On se raconte les histoires qu’on dévore sous la couette, les tout petits orteils des bébés, les parties qu’on perd mais comme on a bien rigolé, même si on est vexée, en vrai ça va. On se raconte les gouttes de pluie qui frappent les vitres quand on est bien à l’abri à l’intérieur, le blanc-mauve électrique des éclairs, on se raconte ces moments moelleux comme de gros coussins, et on se raconte aussi le reste, ce qui fait un peu peur mais c’est pas grave parce que c’est aussi là qu’on sait qu’on a de la force même si parfois elle se cache bien ; on se raconte les cauchemars et les rêves un peu tristes, quand les idées noires nous serrent la gorge, on se raconte ce qu’on fait pour chasser les nuages, on se raconte les gens qui nous aiment et nous serrent fort dans leurs bras, on se raconte les frères et les sœurs qui nous énervent en nous piquant nos jouets quand on est riquiqui… et qui deviennent ensuite des pierres précieuses, des trésors incommensurables, une fois qu’on a grandi. On se raconte les gens du sang et les gens choisis, ceux qui nous aident quand on craque, qui nous relèvent quand on tombe, qui nous prennent pour des merveilles quand nous on se sent nulles. On se raconte les chatouilles, les bisous dans le cou et les genoux écorchés, on se raconte le skate, la course, la piscine et le vélo, le vélo surtout, le vélo en descente, quand ça file très vite et qu’on a un peu peur mais qu’on ne veut pas freiner, pas tout de suite, parce que c’est comme d’être en train de voler.

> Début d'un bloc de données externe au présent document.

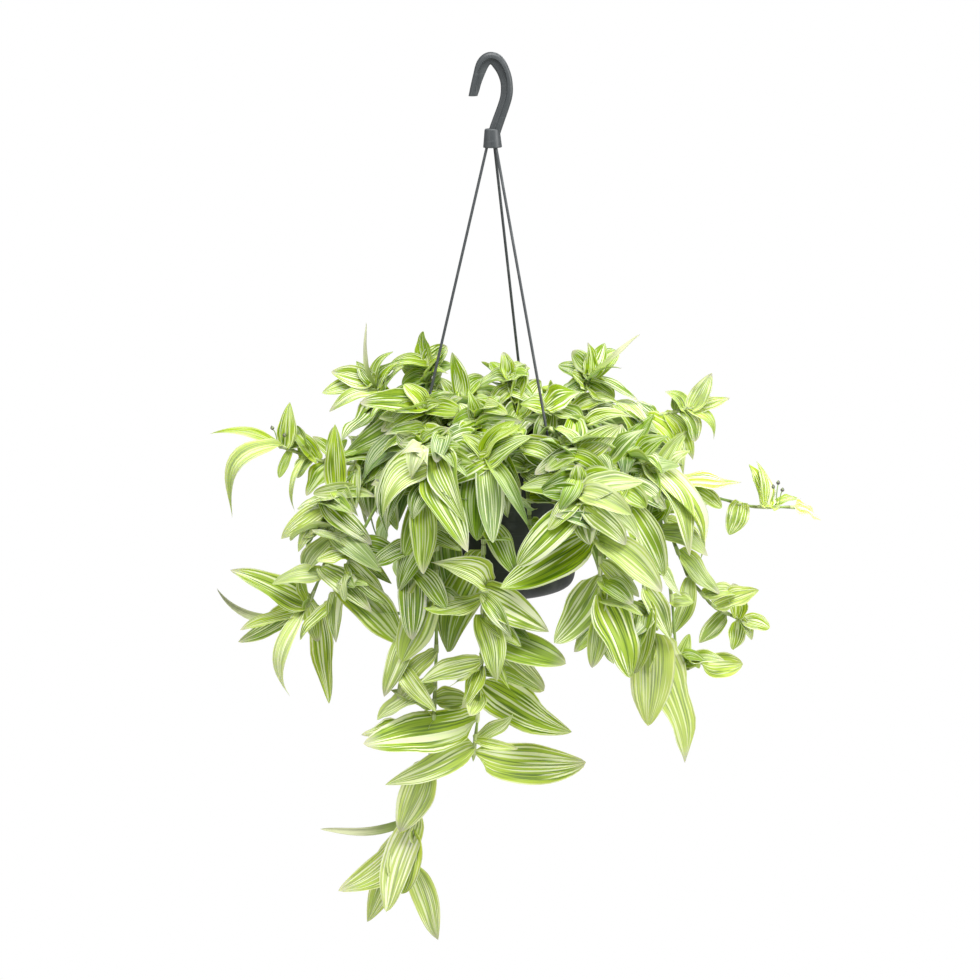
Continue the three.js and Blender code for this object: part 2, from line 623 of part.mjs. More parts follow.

On se raconte la musique aussi, la musique surtout, on met des chansons jolies, des chansons qui nous font un peu honte, des chansons qui sont les deux, et on chante, viens, on dit qu’on chante. Qu’on chante très fort, qu’on laisse la musique nous habiter, nous réchauffer, nous emplir d’envies et
de courage, viens, on dit qu’on chante, à tue-tête, jusqu’à en avoir les oreilles qui carillonnent, la voix qui tremble, les joues en feu, viens, on dit que pour tenir dans tout ça, on a nous, on a les autres, on a nos petites collections, on dit qu’on chante et qu’on danse avec tout, les coudes, les pieds, les amis, les ennemis, les souvenirs, l’après, l’avant, les yeux, le corps et les seins.